FINSUM: So now even active managers are trying to be enticed into using AI-recommended strategies. The problem with this is that many managers will end being recommended the same strategies, leading to more trading in the same direction.
(New York)
There was a great deal of anxiety over the fiduciary rule, and now there is mounting consternation about the SEC’s Regulation Best Interest. But within that story, there is a lost narrative—the fate of the US’ small broker-dealers. Mounting regulatory pressure continues to dwindle their ranks. The number of Finra-registered broker-dealers has fallen 10% since 2013, and last year the number fell to a total of 3,726, down 109 from 2016. One industry commentator summarizes that “It is getting to the point that the many firms under 10 advisors dread Finra audits and are positioning themselves to be under a larger broker-dealer in order to simplify their life”. “This used to be a fun business, but not anymore”, says the commentator, citing a B-D owner.

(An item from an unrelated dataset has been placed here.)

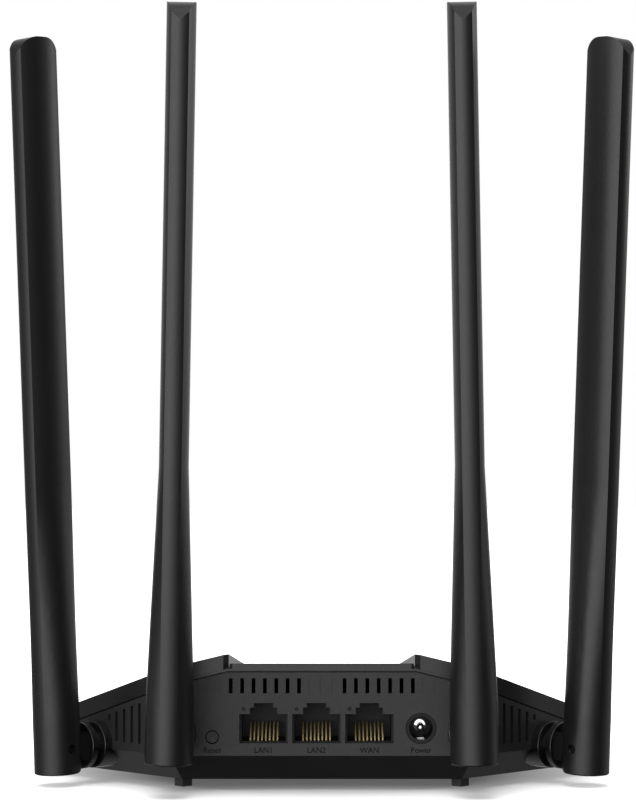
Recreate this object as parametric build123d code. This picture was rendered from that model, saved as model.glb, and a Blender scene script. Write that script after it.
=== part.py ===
from build123d import *
import math
import os

# Wireless router with four hinged antennas. Millimetres, +Z up.
# X runs along the port side, Y from the port side (0) to the front, Z from the table.
# ORIGIN_Y moves the finished parts so that the origin is under the middle of the whole object.
ORIGIN_Y = 39.8

# Case: plan outline, half of it
REAR_HALF = 40.0
SIDE_HALF = 76.0
NOSE_Y = 64.0
NOSE_HALF = 54.0
DEPTH = 104.0
TALL = 60.0

# Case: heights at the port side
FOOT_H = 2.2
BAND_TOP = 9.1
BAND_INSET = 6.9
PEAK_Z = 36.0
SLAB_DROP = 2.6
PART_DROP = 4.8
LEDGE = 0.75
SEAM = 0.4

# Case: the wings' steep rear facet and shallow front facet
RIDGE_X = 24.85
REAR_FALL = (0.243, 0.19)
FRONT_FALL = (0.10, 0.03)
FRONT_DROP = 13.5
CHANNEL_X = 24.6
CHANNEL_TAPER = 0.11
CHANNEL_GAP = 0.3
SLAB_BEVEL = 0.7
WING_BEVEL = 1.4
WING_SETBACK = 0.45

# Walls
WALL = 2.0
FLOOR = 2.0
LIP = 0.8
LIP_H = 1.2
TOP_WALL = 2.2

# Circuit board
PCB_TOP = 11.0
PCB_T = 1.6
PCB_HALF = [(33, 3.2), (33, 12), (58, 37), (66, 44), (66, 64), (48, 93)]

# Screws, each through the floor and board into a post of the cover
SCREWS = [(27.5, 27.0), (44.0, 74.0)]
SCREW_R = 1.4
SCREW_ABOVE = 4.2
HEAD_R = 2.6
HEAD_H = 1.5
POST_R = 3.2

# Feet
FEET = [(37.0, 10.4), (45.0, 90.0)]
FOOT_SIDE = 3.3

# Network sockets
PORTS = {"lan1": -15.35, "lan2": -1.4, "wan": 12.55}
PORT_STEPS = [(12.75, 12.4, 20.1), (7.24, 20.0, 21.8), (5.2, 21.7, 23.0)]
CAVITY_STEPS = [(11.7, 12.7, 19.8), (6.4, 19.7, 21.5), (4.4, 21.4, 22.7)]
JACK_FRONT = 2.1
JACK_DEEP = 15.0
JACK_SIDE = 7.9
JACK_TOP = 24.4
CAVITY_DEEP = 12.4
CONTACTS = 8
CONTACT_PITCH = 1.02
CONTACT_W = 0.5
CONTACT_T = 0.3
CONTACT_RISE = ((1.5, 12.95), (9.4, 16.8))
PORT_LED = (-5.2, 21.4, 0.55)

# Power socket
POWER = (26.15, 16.3)
POWER_NOSE_R = 4.0
POWER_BORE_R = 3.15
POWER_PIN_R = 1.0
POWER_HALF = 4.6
POWER_REAR = 13.5

# Reset button
RESET = (-28.9, 14.0)
RESET_R = 1.5
RESET_HOLE_R = 1.85
RESET_FLANGE_R = 2.5
RESET_TRAVEL = 0.5

# Vents
VENT_PITCH = 3.0
VENT_W = 1.0
VENT_Z = (25.5, 29.5)
OPEN_VENTS = range(2, 9)
BLIND_VENTS = [0, 1, 9, 10]
BLIND_DEEP = 0.2
SIDE_VENTS = [4.2, 6.42, 8.65, 10.86, 13.07, 15.28]
SIDE_VENT_Z = 11.3
SIDE_VENT_TOP = 25.8
SIDE_VENT_FALL = 0.425
STUB_VENT = (17.4, 16.9, 18.4)
FLOOR_VENTS = [(x, y) for x in (-24, -16, -8, 0, 8, 16, 24) for y in (48, 62)]

# Status light on the cover's channel
LIGHT_Y = 90.0
LIGHT_SIZE = (10.0, 1.4)

# Antenna hinges: seat on the case, direction the barrel points in plan, rest swivel and rest tilt
HINGE_OUT = 14.0
HINGES = {
    "inner_left": (-39.4, 0.0, 15.4, 0.0, 1.0, 1.4),
    "inner_right": (39.4, 0.0, 15.4, 0.0, -1.0, 1.4),
    "outer_left": (-60.9, 20.9, 10.1, -45.0, 0.0, 2.7),
    "outer_right": (60.9, 20.9, 10.1, 45.0, 0.0, 2.7),
}
BOSS_R = 6.34
BOSS_OUT = 2.5
BOSS_IN = 6.0
BORE_R = 4.68
NECK_R = 4.6
COLLAR_R = 6.3
COLLAR = (7.3, 9.4)
COLLAR_DISH = (5.7, 0.5)
RIM_R = 0.3
GROOVE_R = 3.9
CLIP_R = 5.2
CLIP_T = 0.9
BARREL_END = 22.3
CABLE_BORE_R = 1.5
TONGUE_W = 5.0
EYE_R = 4.4
NECK_H = 3.8
PIN_R = 1.0
PIN_BORE_R = 1.06
PIN_HALF = 5.2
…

FINSUM: We can personally testify to the difficulties that smaller B-Ds face, and not just in terms of direct regulatory costs. Additionally, factors like limits to markups constrain revenue, so there is pressure on both sides.
(New York)
If you are interested in getting some strong dividends in your portfolio, and don’t mind adding a little risk, then we have a story for you. Generally, dividend stocks are seen as a steady and low-risk strategy, but this group of 7 stocks, are high risk, high reward. The dividends of all 7 look solid (no cuts seem likely in the near-term), but all have some significant risks in their long-term outlook. The stocks, with their yields, are: Ford (6%), Steelcase (3.9%), Ethan Allen Interiors (3.4%), Macerich (5.0%), Stage Stores (9.7%), ABB (3.6%), and IBM (4.3%).

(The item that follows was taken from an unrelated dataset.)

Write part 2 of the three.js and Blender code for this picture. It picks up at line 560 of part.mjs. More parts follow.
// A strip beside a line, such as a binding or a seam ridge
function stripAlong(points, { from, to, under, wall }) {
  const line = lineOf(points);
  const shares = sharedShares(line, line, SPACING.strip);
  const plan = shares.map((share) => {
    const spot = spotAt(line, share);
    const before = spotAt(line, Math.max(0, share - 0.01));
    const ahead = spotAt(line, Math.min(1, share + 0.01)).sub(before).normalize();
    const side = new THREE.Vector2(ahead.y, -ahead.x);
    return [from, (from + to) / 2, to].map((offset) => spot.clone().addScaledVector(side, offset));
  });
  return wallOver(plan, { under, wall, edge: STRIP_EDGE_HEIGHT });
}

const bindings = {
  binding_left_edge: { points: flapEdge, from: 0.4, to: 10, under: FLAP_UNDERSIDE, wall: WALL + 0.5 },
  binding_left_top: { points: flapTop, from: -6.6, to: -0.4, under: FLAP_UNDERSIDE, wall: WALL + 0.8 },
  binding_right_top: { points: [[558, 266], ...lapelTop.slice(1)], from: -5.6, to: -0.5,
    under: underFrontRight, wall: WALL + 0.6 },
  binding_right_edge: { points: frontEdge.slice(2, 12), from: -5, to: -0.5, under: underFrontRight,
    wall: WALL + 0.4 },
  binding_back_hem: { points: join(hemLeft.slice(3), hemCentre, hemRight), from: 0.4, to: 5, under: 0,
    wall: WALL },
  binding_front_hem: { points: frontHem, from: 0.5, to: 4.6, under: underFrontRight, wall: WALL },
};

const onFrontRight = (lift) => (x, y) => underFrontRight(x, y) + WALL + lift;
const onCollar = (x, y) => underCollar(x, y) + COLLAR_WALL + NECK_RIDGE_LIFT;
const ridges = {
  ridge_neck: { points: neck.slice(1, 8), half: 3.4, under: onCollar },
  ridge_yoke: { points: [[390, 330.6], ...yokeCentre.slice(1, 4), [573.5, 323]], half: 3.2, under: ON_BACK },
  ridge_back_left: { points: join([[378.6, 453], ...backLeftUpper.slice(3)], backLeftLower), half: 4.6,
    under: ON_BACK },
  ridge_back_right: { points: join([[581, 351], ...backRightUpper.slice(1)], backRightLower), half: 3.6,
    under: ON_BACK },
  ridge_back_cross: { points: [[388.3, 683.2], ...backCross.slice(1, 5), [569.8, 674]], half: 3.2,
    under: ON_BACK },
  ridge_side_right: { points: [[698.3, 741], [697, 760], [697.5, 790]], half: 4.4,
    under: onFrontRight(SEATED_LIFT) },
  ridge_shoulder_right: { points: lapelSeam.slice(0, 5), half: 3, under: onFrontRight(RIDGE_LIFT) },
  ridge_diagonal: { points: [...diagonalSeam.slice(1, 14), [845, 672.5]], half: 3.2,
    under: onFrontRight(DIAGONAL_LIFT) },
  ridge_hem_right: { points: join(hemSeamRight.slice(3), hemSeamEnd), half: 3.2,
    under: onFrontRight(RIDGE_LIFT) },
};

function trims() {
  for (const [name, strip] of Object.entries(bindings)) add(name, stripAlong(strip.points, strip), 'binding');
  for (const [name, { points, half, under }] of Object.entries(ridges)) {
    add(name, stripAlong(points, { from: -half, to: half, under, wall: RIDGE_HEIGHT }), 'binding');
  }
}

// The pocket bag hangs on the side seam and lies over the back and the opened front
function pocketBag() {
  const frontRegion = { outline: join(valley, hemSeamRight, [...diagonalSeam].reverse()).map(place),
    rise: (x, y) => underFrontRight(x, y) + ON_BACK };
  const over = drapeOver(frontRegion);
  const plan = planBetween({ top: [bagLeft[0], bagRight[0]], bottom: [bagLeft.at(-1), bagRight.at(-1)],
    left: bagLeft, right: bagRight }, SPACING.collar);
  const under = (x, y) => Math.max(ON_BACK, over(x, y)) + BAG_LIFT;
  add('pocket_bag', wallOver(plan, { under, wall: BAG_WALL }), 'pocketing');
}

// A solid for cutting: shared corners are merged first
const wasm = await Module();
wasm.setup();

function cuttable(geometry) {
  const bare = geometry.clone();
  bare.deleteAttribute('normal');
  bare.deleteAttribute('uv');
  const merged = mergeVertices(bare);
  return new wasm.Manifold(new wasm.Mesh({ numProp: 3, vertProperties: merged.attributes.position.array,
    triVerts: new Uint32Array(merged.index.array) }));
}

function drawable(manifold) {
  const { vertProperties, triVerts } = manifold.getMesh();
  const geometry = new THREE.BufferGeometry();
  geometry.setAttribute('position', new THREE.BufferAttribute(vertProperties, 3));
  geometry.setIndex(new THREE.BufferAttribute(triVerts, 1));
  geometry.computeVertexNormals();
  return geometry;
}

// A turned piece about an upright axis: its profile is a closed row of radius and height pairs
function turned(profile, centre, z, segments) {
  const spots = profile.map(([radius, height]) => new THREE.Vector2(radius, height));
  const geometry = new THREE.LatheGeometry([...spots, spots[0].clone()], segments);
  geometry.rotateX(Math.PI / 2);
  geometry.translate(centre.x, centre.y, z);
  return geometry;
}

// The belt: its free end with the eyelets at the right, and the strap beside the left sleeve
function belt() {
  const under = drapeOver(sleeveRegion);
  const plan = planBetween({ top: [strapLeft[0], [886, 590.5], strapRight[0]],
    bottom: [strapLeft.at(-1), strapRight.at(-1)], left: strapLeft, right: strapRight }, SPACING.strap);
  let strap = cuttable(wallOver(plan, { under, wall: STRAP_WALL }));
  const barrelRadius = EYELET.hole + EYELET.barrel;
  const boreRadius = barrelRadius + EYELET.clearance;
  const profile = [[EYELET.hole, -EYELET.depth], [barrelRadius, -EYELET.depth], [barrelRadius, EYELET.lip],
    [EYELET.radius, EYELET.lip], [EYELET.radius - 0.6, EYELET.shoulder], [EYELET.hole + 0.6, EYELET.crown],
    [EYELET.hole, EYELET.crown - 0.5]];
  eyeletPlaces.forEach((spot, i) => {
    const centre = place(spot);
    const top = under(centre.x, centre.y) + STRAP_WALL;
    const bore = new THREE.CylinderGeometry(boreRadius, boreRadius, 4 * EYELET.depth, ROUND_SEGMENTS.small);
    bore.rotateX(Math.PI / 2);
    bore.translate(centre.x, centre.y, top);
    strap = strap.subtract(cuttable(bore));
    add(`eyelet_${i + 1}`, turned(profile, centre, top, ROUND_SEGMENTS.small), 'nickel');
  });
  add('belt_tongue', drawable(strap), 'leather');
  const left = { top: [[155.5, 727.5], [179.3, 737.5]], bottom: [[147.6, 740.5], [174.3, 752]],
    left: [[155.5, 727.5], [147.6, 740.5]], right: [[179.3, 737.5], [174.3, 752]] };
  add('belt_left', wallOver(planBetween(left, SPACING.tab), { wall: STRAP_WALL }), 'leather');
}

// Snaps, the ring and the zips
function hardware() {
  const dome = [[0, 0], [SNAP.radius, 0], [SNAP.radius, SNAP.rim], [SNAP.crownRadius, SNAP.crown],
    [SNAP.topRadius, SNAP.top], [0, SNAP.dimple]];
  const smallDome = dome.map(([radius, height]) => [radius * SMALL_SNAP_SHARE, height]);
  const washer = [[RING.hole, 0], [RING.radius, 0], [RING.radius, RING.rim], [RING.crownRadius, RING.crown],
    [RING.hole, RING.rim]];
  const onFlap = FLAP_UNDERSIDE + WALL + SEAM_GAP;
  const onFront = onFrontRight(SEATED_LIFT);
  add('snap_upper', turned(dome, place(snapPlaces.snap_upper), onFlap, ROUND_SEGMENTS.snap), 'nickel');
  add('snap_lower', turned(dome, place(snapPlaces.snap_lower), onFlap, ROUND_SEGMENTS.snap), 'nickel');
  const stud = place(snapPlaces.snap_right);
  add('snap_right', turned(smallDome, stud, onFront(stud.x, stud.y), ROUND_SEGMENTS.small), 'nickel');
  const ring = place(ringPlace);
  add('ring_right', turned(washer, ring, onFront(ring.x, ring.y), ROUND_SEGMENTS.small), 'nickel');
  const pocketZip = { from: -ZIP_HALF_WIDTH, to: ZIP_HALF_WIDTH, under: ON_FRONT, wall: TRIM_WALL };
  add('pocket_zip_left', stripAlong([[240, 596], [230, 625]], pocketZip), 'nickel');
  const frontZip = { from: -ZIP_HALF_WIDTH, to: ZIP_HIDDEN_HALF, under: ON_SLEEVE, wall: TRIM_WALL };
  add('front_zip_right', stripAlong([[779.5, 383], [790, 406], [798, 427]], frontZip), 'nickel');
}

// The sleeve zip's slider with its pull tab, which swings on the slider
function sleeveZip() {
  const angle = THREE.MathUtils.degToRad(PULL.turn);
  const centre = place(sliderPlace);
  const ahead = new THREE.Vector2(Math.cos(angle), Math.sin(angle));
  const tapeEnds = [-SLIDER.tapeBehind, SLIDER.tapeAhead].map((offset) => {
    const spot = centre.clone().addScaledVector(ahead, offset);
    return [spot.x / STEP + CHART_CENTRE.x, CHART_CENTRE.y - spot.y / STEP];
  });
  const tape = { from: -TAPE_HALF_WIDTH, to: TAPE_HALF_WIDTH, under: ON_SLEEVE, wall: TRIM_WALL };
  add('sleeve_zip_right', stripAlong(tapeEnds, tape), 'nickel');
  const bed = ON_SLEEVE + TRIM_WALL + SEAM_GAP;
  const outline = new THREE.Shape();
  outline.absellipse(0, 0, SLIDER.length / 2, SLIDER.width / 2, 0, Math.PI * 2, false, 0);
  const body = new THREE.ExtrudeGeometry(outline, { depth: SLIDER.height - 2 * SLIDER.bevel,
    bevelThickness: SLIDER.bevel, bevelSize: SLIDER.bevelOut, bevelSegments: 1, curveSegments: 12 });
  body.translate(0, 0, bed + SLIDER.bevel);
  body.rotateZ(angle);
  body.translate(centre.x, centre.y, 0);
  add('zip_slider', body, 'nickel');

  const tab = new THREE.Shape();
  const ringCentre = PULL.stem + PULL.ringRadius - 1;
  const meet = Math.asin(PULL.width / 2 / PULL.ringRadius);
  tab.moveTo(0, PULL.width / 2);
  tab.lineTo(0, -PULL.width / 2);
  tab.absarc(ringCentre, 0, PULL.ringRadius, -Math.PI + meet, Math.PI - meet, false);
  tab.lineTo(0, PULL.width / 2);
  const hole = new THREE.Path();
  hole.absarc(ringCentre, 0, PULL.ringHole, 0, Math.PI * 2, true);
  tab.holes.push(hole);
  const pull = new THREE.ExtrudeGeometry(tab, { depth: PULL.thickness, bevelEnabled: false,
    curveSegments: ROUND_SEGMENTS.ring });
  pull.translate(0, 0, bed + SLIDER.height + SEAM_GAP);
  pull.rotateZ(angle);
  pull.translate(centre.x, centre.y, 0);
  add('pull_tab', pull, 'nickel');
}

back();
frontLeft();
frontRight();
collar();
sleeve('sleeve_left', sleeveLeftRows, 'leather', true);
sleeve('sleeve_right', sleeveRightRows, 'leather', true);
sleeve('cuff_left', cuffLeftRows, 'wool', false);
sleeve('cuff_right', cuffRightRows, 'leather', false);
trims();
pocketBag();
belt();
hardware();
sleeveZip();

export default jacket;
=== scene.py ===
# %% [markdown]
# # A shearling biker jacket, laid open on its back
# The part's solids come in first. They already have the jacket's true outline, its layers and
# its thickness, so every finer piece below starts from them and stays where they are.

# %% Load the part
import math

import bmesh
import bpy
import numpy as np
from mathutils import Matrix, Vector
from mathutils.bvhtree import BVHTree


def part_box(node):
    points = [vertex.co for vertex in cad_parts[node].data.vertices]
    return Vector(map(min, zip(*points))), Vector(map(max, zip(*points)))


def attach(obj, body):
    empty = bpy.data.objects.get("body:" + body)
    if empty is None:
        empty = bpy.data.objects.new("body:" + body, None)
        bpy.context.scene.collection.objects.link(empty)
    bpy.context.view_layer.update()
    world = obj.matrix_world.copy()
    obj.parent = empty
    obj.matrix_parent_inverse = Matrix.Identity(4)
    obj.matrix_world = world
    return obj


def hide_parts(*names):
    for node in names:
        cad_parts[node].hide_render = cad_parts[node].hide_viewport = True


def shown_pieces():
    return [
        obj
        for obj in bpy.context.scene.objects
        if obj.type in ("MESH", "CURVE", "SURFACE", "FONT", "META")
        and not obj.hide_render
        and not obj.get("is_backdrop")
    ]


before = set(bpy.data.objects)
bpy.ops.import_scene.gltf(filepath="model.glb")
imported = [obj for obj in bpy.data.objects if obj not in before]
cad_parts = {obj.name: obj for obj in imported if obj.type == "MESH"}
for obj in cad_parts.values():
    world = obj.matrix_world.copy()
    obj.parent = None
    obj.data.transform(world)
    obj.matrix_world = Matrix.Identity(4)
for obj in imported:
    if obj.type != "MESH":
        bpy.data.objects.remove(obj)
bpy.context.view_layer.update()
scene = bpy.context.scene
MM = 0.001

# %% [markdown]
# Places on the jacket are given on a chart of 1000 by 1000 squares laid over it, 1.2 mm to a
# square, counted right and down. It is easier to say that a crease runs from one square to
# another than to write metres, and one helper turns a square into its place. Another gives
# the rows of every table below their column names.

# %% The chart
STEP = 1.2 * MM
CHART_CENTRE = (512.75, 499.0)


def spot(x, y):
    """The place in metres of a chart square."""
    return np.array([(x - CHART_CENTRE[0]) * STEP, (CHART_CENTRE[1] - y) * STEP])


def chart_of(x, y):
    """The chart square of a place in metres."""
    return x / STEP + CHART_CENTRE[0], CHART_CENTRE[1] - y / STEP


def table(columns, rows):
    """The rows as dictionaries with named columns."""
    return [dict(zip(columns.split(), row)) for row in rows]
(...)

FINSUM: This is a quite a mix of stocks, each with their own very particular story. Ford seems like an interesting bet.
(Istanbul)
Following a diplomatic spat with the US that has thrust Turkey into an economic tailspin, the country is entering full-blown crisis mode. Turkey’s Lira is down more than 35% this year and fell another 5% overnight. Bond yields are soaring alongside the losses, with the country’s ten-year yielding over 20%, a move exacerbated by Istanbul’s large budget deficit. The crisis is going so badly that the EU is seeking to limit the Eurozone’s banks from exposure to Turkey’s meltdown. BBVA, UniCredit, and BNP Paribas have the most exposure to Turkey.

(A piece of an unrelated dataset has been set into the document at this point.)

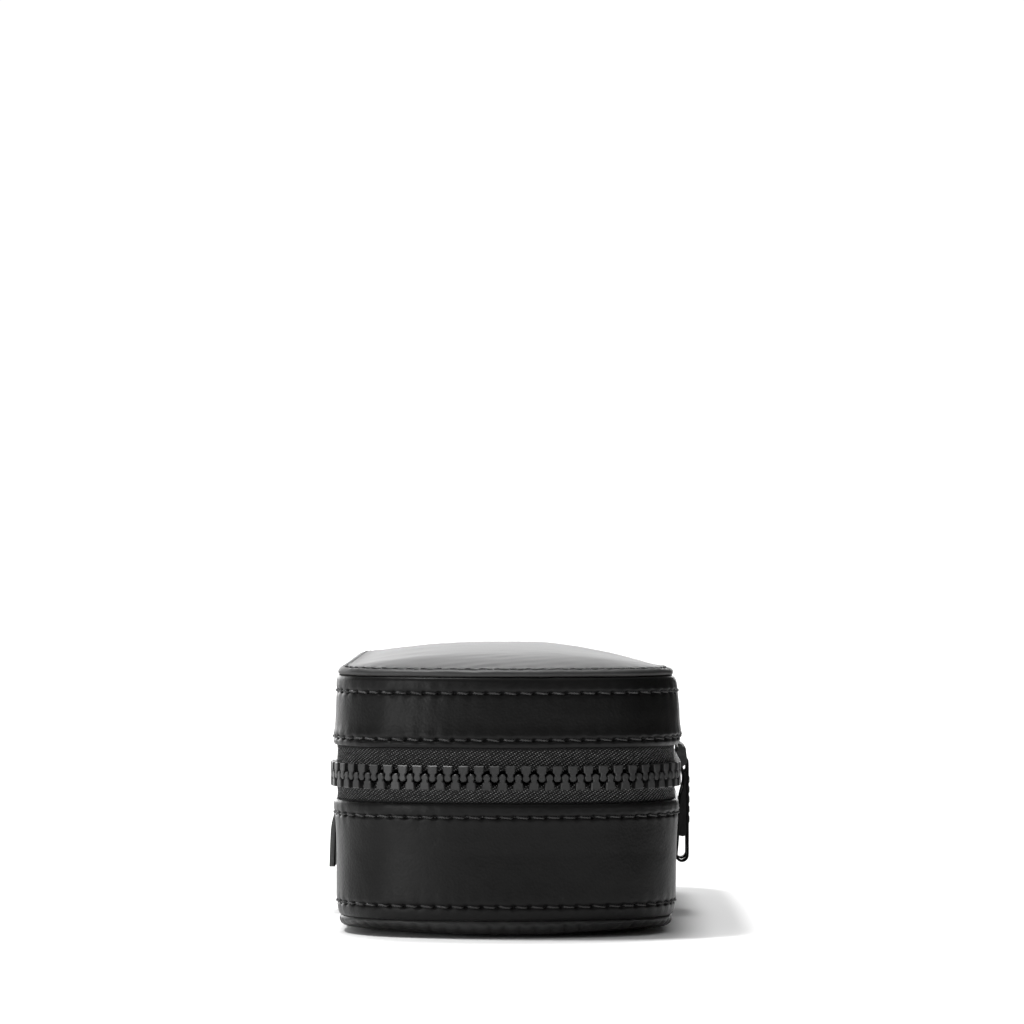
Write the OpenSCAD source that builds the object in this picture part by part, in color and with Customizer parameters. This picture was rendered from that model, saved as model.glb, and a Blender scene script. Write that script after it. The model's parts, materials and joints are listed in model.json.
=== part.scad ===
// Zip-around travel jewellery case: a padded lid and a deeper base, joined by a
// soft hinge at the back and closed by a moulded-tooth zip with two sliders.
// X runs along the case, -Y is the front with the sliders, +Z is up.
// The origin is on the floor under the middle of the case.

/* [Case] */
// Distance between the two ends, where they meet the corners
case_l = 190; // [140:1:240]
// Distance between the long sides
case_w = 82; // [68:0.2:110]
// Radius of the upright corners
corner_r = 24.5; // [18:0.5:30]
// Height of the underside panel
bottom_h = 4.3; // [3.5:0.1:7]
// Height of the base band
base_band_h = 27.9; // [22:0.1:50]
// Height of the lid band
lid_band_h = 16.8; // [14:0.1:30]
// Height of the top panel's sewn edge
top_edge_h = 2.4; // [1.8:0.1:4]
// Rise of the padded top above its edge
top_rise = 3.9; // [2:0.1:8]

/* [Layers] */
// Thickness of the leather skin
skin_t = 1; // [0.7:0.1:1.4]
// How far the folded lips stand out beside the zip
lip_out = 0.7; // [0.3:0.1:1]
// Height of the folded lips
lip_h = 3.7; // [3:0.1:5]
// Thickness of the wall boards
wall_board_t = 1.4; // [1:0.1:2.5]
// Thickness of the floor board and the top board
flat_board_t = 1.8; // [1.2:0.1:3]
// Thickness of the lining
lining_t = 0.8; // [0.5:0.1:1.2]
// Height of the lining's turned edge
lining_turn = 0.5; // [0.4:0.1:1]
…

FINSUM: There is no end in sight to the selloff. The big hope is that Turkey is supposed to unveil a new economic model today that will show how it plans to cut debt and shrink its budget deficit. That would be a start.
(New York)
There seems to be some serious incredulity over whether Elon Musk’s tweet about taking the company private will ever come to pass. And with good reason, as it would take around a $100 bn of private capital to do so—no small feat for a money-losing company. However, Barron’s says it may actually happen. The company’s board is moving to lay out a strategic plan for how to pursue the privatization. CNBC further comments that “Tesla's board will likely develop a special committee of a smaller number of independent directors to review the buyout details”. Tesla’s share price fell 5% yesterday, apparently on doubts the plan would go ahead.
FINSUM: This is the kind of coup that someone like Musk could likely pull off. We also think it is a smart strategic play. However, given how challenging the undertaking is, we are leaning towards it not happening.
(New York)
ESG is growing steadily in the asset management community. More and more capital is being to committed to green bonds and other sustainable investments. Yet, as anyone who pays close attention will know, the definition of “green” or “sustainable”, is poorly defined. Academics have not helped, as their research—a big part of the movement—has somewhat muddled the power of the brand. Now, however, finance is demanding more research from academics, and both are aiming to work together more closely to deliver a better ESG product.
FINSUM: We can speak from experience in saying that when you get down to actual company selection according to ESG factors, it becomes very difficult to make any informed choices because of how little core data there is on which to make a decision.
(New York)
The market finally had a down day yesterday (with the exception of the Nasdaq) after a good recovery. That said, many are worried about the market’s breadth, as most of the gains this year have come from just the six FAANG stocks. However, Barron’s notes that “just three sectors out of 11 are up more than the S&P 500 this year—that would be tech, discretionary, and health care—seven sectors have stronger breadth readings than the S&P 500, and all except energy have more than half their stocks trading above their 50-day moving average”.
FINSUM: Market breadth seems to have improved considerably over the last month, and generally speaking, the fundamentals underlying the market look healthier.
(Washington)
This has been a week of divergent views on bonds. Earlier this week we ran a story arguing that there would be no bear market in Treasuries. It was a solid argument. However, now there is a contention out there that ten-years, specifically, might struggle. The reason why is that demand at auction has been falling for the bonds just at a time when the US needs to issue more and more to cover its deficit. In addition to excess supply, the other big issue seems to be that short-term Treasuries are yielding so much relative to ten-years, that there is little incentive to buy them.
FINSUM: In one sense this is bad, but in another good. The downside is that holders of ten-years (which are a huge component of fixed income indexes) will be hurt as yields rise. But on the positive side, this is exactly the kind of force that keeps the yield curve from inverting as longer-term yields rise alongside shorter-term ones.
(New York)
In what seems like a series of warnings out of Morgan Stanley, the bank has put out another today on a critical sector. MS says that the market darling chip sector, often referred to as semi-conductors, are in for a rough road. The bank says the sector has the poorest risk-reward ratio in years. “Cyclical indicators are flashing red … Elevated inventory and stretched lead times leave no margin for error as any lead time adjustment or demand slowdown could drive a meaningful correction”, says the bank.
FINSUM: Gains of semiconductors have greatly outpaced the market over the last three years, and MS thinks it is all about to come crashing down.